L’artiste suisse Heidi Bucher (1926-1993), oubliée après sa mort, a su rendre organique l’architecture grâce à un travail lié à son passé et à son histoire.
Est née une maïeutique de l’intime dans laquelle H. Bucher utilise du latex nacré pour prendre l’empreinte d’éléments du mobilier ou de murs. Ce processus de revêtement et d’écorchement se met en place dès 1973 pour témoigner d’une épaisseur généalogique et/ou politique des lieux qu’elle investit. La singularité de ses œuvres questionne à la fois le corps et l’architecture, le durable et l’éphémère, la performance et la soft sculpture, la mémoire et la filiation.
Depuis 2004, grâce à la rétrospective qui a été consacrée à l’artiste au Migros Museum für Gegenwartskunst, à Zurich, sa pratique artistique s’inscrit de nouveau dans le parcours des expositions. La plus récente, Women House, organisée à la Monnaie de Paris en 2017-2018, explorait le rapport entre le féminin et l’espace domestique. Si l’œuvre de H. Bucher est encore mise sous les projecteurs des institutions muséales aujourd’hui, c’est parce qu’elle nous permet de réfléchir à la place de la femme dans la création.
Le mémoire Heidi Bucher et ses Raumhaut (« peaux de pièce ») des années 1970 à 1990 : la chambre comme empreinte de soi et de sa généalogie au cœur du patriarcat a pour objet d’identifier les gestes et l’expression sensible de l’artiste, analysés sous une pluralité de formes, entre l’eccentric abstraction théorisée par Lucy Lippard en 1966 et les mythologies personnelles interrogeant la société à travers le quotidien. La technique du moulage par l’entremise de la gaze et du latex liquide permet à H. Bucher de réaliser une lecture des motifs architecturaux du XIXe siècle et d’« empreindre1 » la vie privée, la psyché, l’incommunicable. Plus qu’un support, la chambre sert à l’intimité, aux représentations et aux affirmations de soi.

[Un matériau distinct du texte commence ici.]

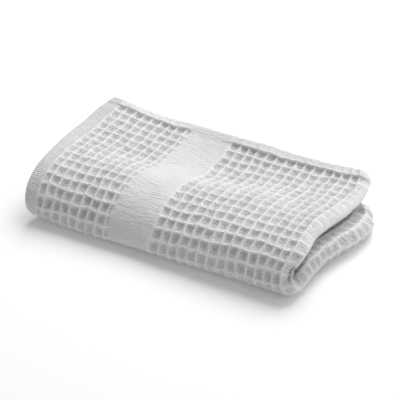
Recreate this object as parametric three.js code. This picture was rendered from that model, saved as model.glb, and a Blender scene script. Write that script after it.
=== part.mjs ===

Heidi Bucher, Ablösen der Haut II – Herrenzimmer, 1979, © Photo : Hans Peter Siffert
Heidi Bucher dans son atelier, Zurich, 1976, © Droits réservés
La Herrenzimmer (cabinet ou fumoir) de 1979 est la pierre angulaire de la recherche non seulement parce qu’elle a été étudiée comme la pièce maîtresse au fil des années, mais aussi parce qu’elle offre les clefs de la force symbolique de l’œuvre de l’artiste. Le geste créateur par l’écorchement, la mise en scène des pièces suspendues, les références à la chrysalide et au vêtement mettent en lumière les profondeurs à plusieurs strates de sa mémoire et de son histoire. Ce cabinet illustre à lui seul son détachement de l’autoritarisme paternel et un rapport nouveau à la maison de son enfance.
Ce travail de recherche, en résonance avec le célèbre pamphlet de Virginia Woolf, A Room of One’s Own (1929), souhaite associer au rejet du patriarcat l’idée d’une réappropriation de l’espace domestique et de la création par les femmes pour ainsi lire les empreintes qu’elles laissent dans les murs.
Mémoire de recherche de master 2, dirigé par Elvan Zabunyan et Baptiste Brun et soutenu par Adélie Le Guen, le 23 octobre 2017, au sein de l’université Rennes 2.